The living shoreline design focused on meeting the dual goals of erosion control and habitat uplift, employing ecologically beneficial materials placed to develop the proper ecological conditions for salt marsh plants and shellfish to thrive. Coir, or coconut fiber, logs were used to shape the waterward edge and build elevation, while recycled oyster shell bags provided protection to the logs and would serve as a home for developing oyster and ribbed mussel communities. In April of 2014, a series of shell bag-lined coir logs were installed in a cusp formation along 92’ of the eroding shoreline (Figure 2b), which was left to trap sediment and build elevation over the following five months, until a second tier of coir logs was added to build additional elevation in October (visible in Figure 2c). Achieving the correct elevation is very important to create the appropriate habitat for the native salt marsh plants that require a certain amount of flooding to survive and prosper. Purchased and salvaged Spartina alterniflora, the native salt marsh cordgrass, was planted in the living shoreline area as trapped sediment continued to build elevation throughout 2014. By the spring of 2015 the planted and pre-existing vegetation were moving into the newly built area (Figure 2c), which was almost completely vegetated by August 2016 (Figure 2d).

Figure 2. Time series for Lewes living shoreline looking southeast: a) pre-installation, April 2014; b) post-installation June 2014; c) June, 2015; d) August, 2016.

Over subsequent years, annual monitoring quantified the effects of the living shoreline on the horizontal and vertical position of the vegetation, the vegetation’s health, and the shellfish community, relative to no action at a paired control site 50’ to the east.

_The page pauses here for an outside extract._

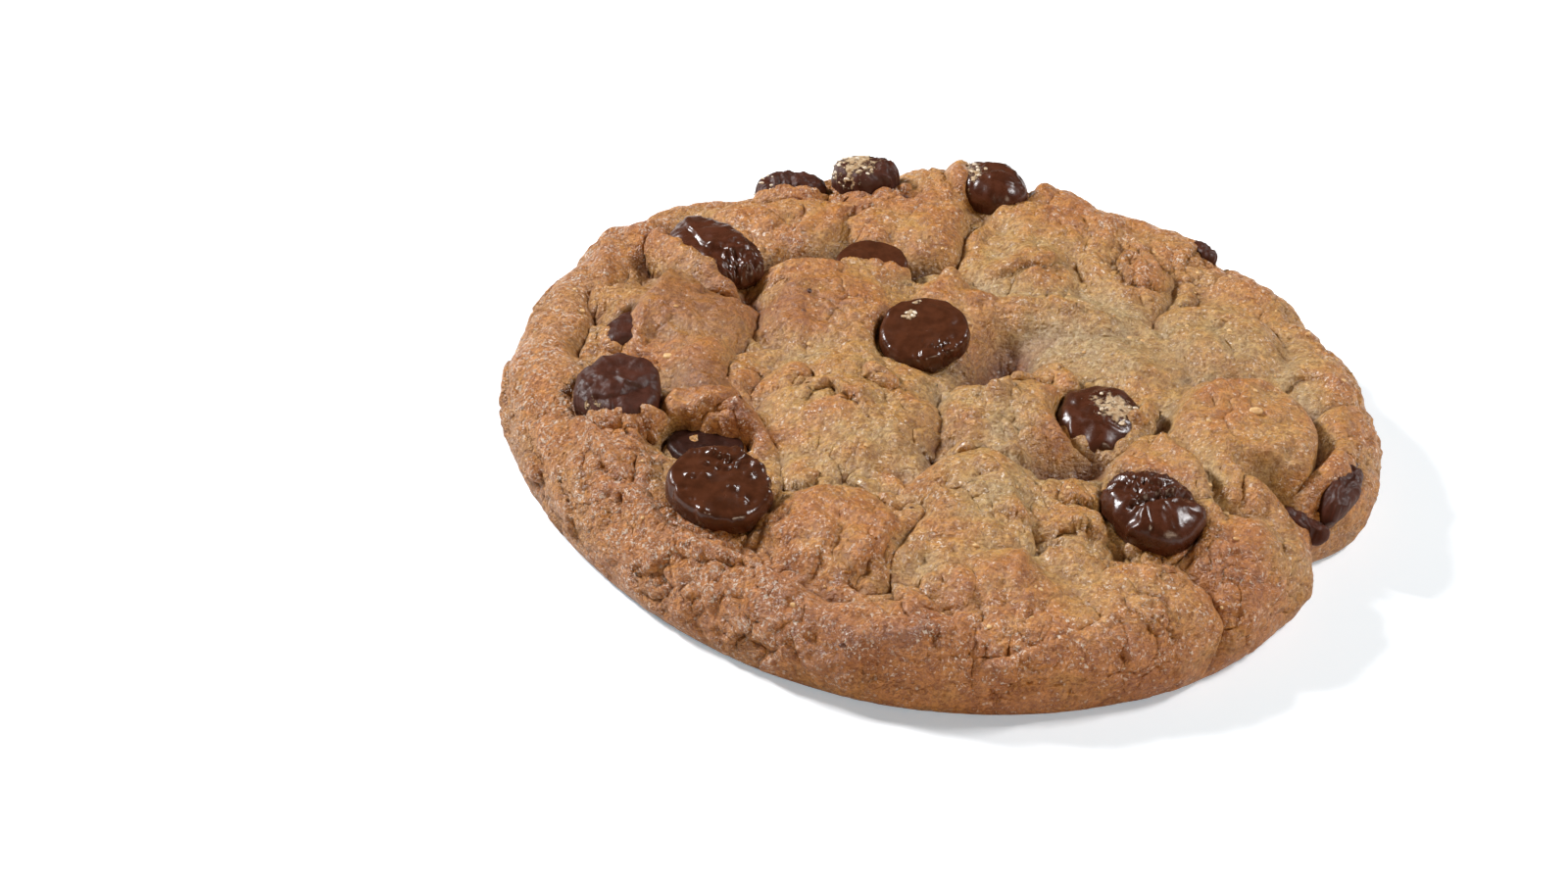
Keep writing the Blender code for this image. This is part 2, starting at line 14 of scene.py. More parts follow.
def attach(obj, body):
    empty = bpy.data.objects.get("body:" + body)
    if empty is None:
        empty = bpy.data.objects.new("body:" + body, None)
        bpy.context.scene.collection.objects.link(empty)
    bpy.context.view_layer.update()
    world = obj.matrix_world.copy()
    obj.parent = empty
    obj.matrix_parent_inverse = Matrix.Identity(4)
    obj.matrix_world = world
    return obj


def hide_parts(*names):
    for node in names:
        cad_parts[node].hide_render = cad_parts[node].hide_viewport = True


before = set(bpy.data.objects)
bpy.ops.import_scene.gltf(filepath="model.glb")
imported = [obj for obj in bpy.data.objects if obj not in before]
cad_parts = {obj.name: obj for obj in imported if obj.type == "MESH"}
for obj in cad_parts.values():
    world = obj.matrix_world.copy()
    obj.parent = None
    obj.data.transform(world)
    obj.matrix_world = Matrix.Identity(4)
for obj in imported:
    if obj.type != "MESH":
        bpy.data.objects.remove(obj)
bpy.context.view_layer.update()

MM = 0.001

# The slab: a flat top, a rounded shoulder down to the widest level, and an undercut foot
OUTER_RADIUS = 50
TOP_HEIGHT = 11.3
SHOULDER_WIDTH = 11
EQUATOR_HEIGHT = 3.8
FOOT_UNDERCUT = 2.6
PROFILE_STEPS = 40

# Where the outline swells or is pinched: (direction, half width in degrees, change of radius)
OUTLINE_SWELLS = (
    (9, 14, 1.5), (-22, 7, -4.3), (-37, 11, -1.2), (-88, 34, 1.6), (-140, 22, -0.8), (46, 30, 0.8),
    (90, 12, 0.8), (122, 10, -1.2), (146, 20, 0.9), (176, 20, 0.6),
)

# The risen lumps of the top: (x, y, half length, half width, turn, height above TOP_HEIGHT)
LUMPS = (
    (-20, 30, 10, 7, 20, 1.2), (-7, 34, 11, 8.5, 5, 1.7), (-2, 43, 6.5, 5, 0, 1.5),
    (14, 37, 10, 8.5, -15, 1.4), (9, 26, 7, 8, 10, 1.1), (20, 27, 6, 9, 12, 0.2),
    (13, 16.5, 10, 4.5, -4, 0.7), (1, 15.5, 5, 6, 0, 0.7), (-13, 11.5, 8.5, 10, -6, 1.7),
    (-30, 7, 9, 7.5, -25, 1), (21, 8, 7, 7, 0, -0.4), (31, 14, 8, 9, -50, 0.9),
    (11.8, -5, 6.3, 8.2, 16, 1.6), (34.3, -8, 8, 13.5, 12, 2.2), (24.5, -17, 5.5, 7.5, 14, 1.7),
    (34, -29, 7.5, 9, 42, 1.2), (22, -40, 9, 6.5, 25, 0.8), (13.5, -25, 5, 10, 0, 0.5),
    (3.5, -25, 7, 12, -12, 1.4), (4, -8.5, 5, 6.5, -10, 1), (-10, -8, 9.5, 11, 18, 1.4),
    (-10, -33, 8, 9, 24, 1.1), (-26, -4, 6, 6.5, 0, 0.6), (-25, -14, 7, 4.6, -18, 1),
    (-37, -25, 6, 8, 20, 1), (-20, -43, 9, 5.5, -28, 1), (-3, -46.5, 11, 4.6, 2, 1),
    (5, -38.5, 9, 5.5, 0, 0.4), (14, 44, 7, 5, -12, 1.6), (25, 41, 9, 5.5, -30, 1.3),
    (38, 29, 9, 5.5, -52, 0.9),
)
LUMP_DROP = 2.2
LUMP_FLATNESS = 2.6
VALLEY_FLOOR = -1.7
RIM_FLOOR = -0.5
RIM_BAND = (38, 47)
BLEND_WIDTH = 0.45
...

The coir logs remained intact until 2017, when two sections deteriorated and were replaced with recycled oyster shell bags. Overall, the living shoreline was successful in reestablishing vegetation for an overall gain of 1,447 sqft of salt marsh habitat, while its paired control continued to erode (Figure 3). Importantly, the living shoreline was able to build and retain the appropriate elevation for vegetation persistence (Figure 4), and provide suitable oyster and ribbed mussel habitat via the shell bags, which have been densely colonized (Figure 5).

Figure 3. Positions of the contiguous vegetated shoreline along the treatment (living shoreline, green lines) and control area (red lines) in 2014 (light colors) and 2018 (dark colors). These data show the vegetation moving out towards the water in the living shoreline, and continuing to erode in the control area.
Figure 4. Elevation changes at fixed positions along transects oriented perpendicular to the shoreline at the living shoreline treatment and paired control. Numbers along the x-axis denote plot locations: 1) 1m waterward of the material placement line; 2 and 3) located in the area between the installed materials and original contiguous vegetation edge; 4) 1m landward of the original vegetated edge; and 5) 1m landward of the high marsh vegetation line. The redline indicates the mean tide line, the general lower threshold for Spartina alterniflora persistence. The black box indicates the impact area, or the area expected to be directly affected by the living shoreline installation in the treatment area relative to no action in the control area. The data in the black box show the living shoreline (treatment) achieving the proper elevation for vegetation to thrive (mean tide line) with a few years of installation, while the control area continues to site well below the proper elevation.
Figure 5. The 2014 living shoreline installation on June 22, 2021. Oysters have colonized the waterward toe of the living shoreline (main picture), and ribbed mussels throuought the roots of the vegetation (inset).

By 2020, the continued erosion along the adjacent control area became dire and encroachment on the Little League fields was imminent. In addition to the erosion, in 2020 a 50’ x 5’ section of marsh separated from the existing marsh and slid onto the mudflat. While the calved vegetation gave the illusion of waterward marsh growth, this unstable sediment and vegetation was highly vulnerable to erosion. Although worrisome, this situation provided an opportunity – if this material was trapped at its current position, over time it would stabilize and grow vertically to help rebuild much of the eroded salt marsh at the control site without relying on the need for outside fill. Concurrently, the USFWS Delaware Bay Estuary Project office had expressed interest in supporting a local living shoreline effort. PDE and DNREC WMAP presented the idea to expand the successful 2014 effort, which was well received, and a new project team was born. Collaboration between the three entities resulted in a design with the goals to stabilize and advance the vegetated edge at eroding area to the extent of the 2014 living shoreline and to provide additional habitat for the now robust oyster and ribbed mussel populations. The Lewes Historical Society (LHS), which owns the property, was very interested in stabilizing the salt marsh using ecologically friendly techniques, and supported the project team obtaining the appropriate state and federal permits. The new design was informed by the successful 2014 installation, while incorporating lessons learned from new living shoreline installations at other locations. As bagged shell has shown great longevity in maintaining position over time, while also providing shellfish habitat and retaining sediment across a multitude of installations, recycled oyster shell bags were selected as the primary construction material.

On June 21, 2021 over 1,200 shell bags were placed along 165’ of shoreline and positioned to create five sinuous, overlapping structures between 20’ and 40’ in length and 1.5’ high, with 5’ gaps between them, by PDE, DNREC WMAP, and USFWS DBEP (Figures 6 and 7). The curved formations allow for water drainage and faunal passage while interrupting direct wave passage between structures to the shoreline. Additionally, each structure contains at least one perpendicular “finger” to interrupt water transport and scour along the waterward edge. Finally, at four locations between the shell structures and the existing marsh edge, coir fiber logs were installed to help retain sediment. Annual monitoring will continue along the entire length of the living shoreline, encompassing both the 2014 and 2021 installations, and a seven-year pre-installation data set, will help the project team understand the impact of the newly deployed materials on the ecology. The project team is currently working with the LHS to develop informative signage to educate the many visitors to the waterfront on the goals and ecological importance of living shoreline efforts.